**Your task**
Report how many lines in the records below contain the word "this". Give only the number.

**Record extracts**

────────────────

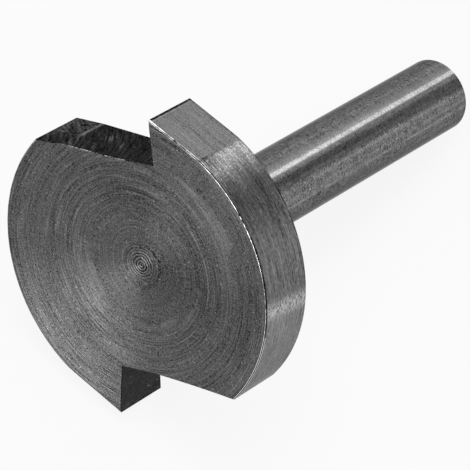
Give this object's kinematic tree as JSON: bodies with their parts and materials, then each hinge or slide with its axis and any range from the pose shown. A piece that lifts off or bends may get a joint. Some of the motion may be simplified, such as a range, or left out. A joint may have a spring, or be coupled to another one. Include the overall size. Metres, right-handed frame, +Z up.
{
  "type": "disc groove cutter",
  "caption": "Round cutting disc with a hollow front face on a long straight shank, and two hooked teeth milled into its rim, for cutting grooves and slots from the side.",
  "frame": {"origin": "on the surface that the tool lies on, at the middle of its overall width and length", "axes": "+Z up from that surface; +Y along the length, from the disc towards the shank's end, which dips below it by the lean of the lying tool; +X to the right as seen from the disc's front"},
  "size_m": [0.032, 0.0558, 0.0323],
  "materials": {
    "tool_steel": "bare tool steel: hollow-turned front face, turned rim, ground flats behind the teeth, darker milled notches and a finely ground shank"
  },
  "bodies": {
    "root": {"cutter_body": "tool_steel"}
  },
  "joints": []
}
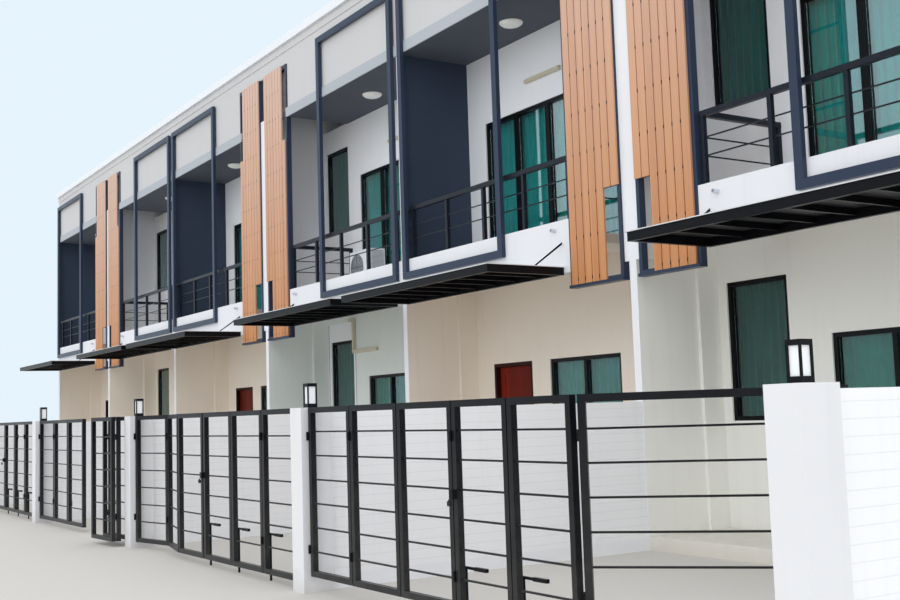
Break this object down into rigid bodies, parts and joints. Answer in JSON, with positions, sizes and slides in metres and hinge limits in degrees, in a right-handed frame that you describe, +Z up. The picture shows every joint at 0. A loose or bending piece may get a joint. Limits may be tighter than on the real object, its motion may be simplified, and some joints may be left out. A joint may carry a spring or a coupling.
{
  "type": "terraced house row",
  "caption": "Row of two-storey terraced houses in mirrored pairs, with balconies, slatted panels, canopies, yard walls and folding front gates.",
  "frame": {"origin": "middle of the row's ground footprint, at ground level", "axes": "+X along the row to the right seen from the street, +Y from the street towards the back, +Z up"},
  "size_m": [30.855, 14.3864, 8.4],
  "materials": {
    "concrete": "float finished concrete",
    "render_white": "painted smooth render",
    "render_grey": "painted smooth render",
    "render_beige": "painted smooth render",
    "band_grey": "painted smooth render",
    "dark_board": "painted flat board",
    "white_board": "painted flat board",
    "roof_metal": "ribbed coated sheet",
    "white_metal": "satin paint",
    "dark_steel": "satin paint on steel tube",
    "orange_board": "stained boards",
    "canopy_sheet": "flat sheet",
    "white_plastic": "smooth",
    "black_aluminium": "black powder coat",
    "clear_glass": "clear",
    "door_wood": "stained and varnished",
    "door_iron": "brushed",
    "curtain_cloth": "woven",
    "opal_plastic": "opal"
  },
  "bodies": {
    "row": {"balcony_ceilings": "dark_board", "balcony_kerbs": "render_white", "balcony_railings": "dark_steel", "canopy_covers": "canopy_sheet", "canopy_frames": "dark_steel", "canopy_stays": "dark_steel", "ceiling_bands": "band_grey", "ceiling_lamps": "opal_plastic", "curtains": "curtain_cloth", "drain_spouts": "white_plastic", "end_return_wall": "render_white", "fixed_door_frames": "door_wood", "fixed_door_ironwork": "door_iron", "fixed_doors": "door_wood", "folding_gates": "dark_steel", "gate_hardware": "dark_steel", "gate_posts": "render_white", "ground_slab": "concrete", "lantern_frames": "dark_steel", "lantern_glass": "opal_plastic", "opening_door_frames": "door_wood", "outdoor_unit": "white_metal", "party_walls": "render_white", "pipe_cover": "opal_plastic", "porch_walls_beside_doors": "render_grey", "porch_walls_over_doors": "render_grey", "porch_walls_with_windows": "render_grey", "portal_frames": "dark_steel", "railing_returns": "dark_steel", "rear_walls": "render_beige", "roof_edge": "white_metal", "roof_sheeting": "roof_metal", "room_ceilings": "white_board", "slat_boards": "orange_board", "slat_frames": "dark_steel", "sliding_door_frames": "black_aluminium", "sliding_door_glass": "clear_glass", "tube_lights": "opal_plastic", "upper_floors": "concrete", "upper_front_walls": "render_grey", "upper_wall": "render_beige", "window_frames": "black_aluminium", "window_glass": "clear_glass", "yard_walls": "render_white"},
    "house_3_entrance_door": {"house_3_door": "door_wood", "house_3_door_ironwork": "door_iron"},
    "house_5_entrance_door": {"house_5_door": "door_wood", "house_5_door_ironwork": "door_iron"}
  },
  "joints": [
    {"name": "house_3_door_hinge", "type": "hinge", "parent": "row", "child": "house_3_entrance_door", "pos_m": [-4.74, -1.54477, 1.2], "axis": [0, 0, 1], "range_deg": [0, 90]},
    {"name": "house_5_door_hinge", "type": "hinge", "parent": "row", "child": "house_5_entrance_door", "pos_m": [5.26, -1.54477, 1.2], "axis": [0, 0, 1], "range_deg": [0, 90]}
  ]
}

────────────────

**Result**
2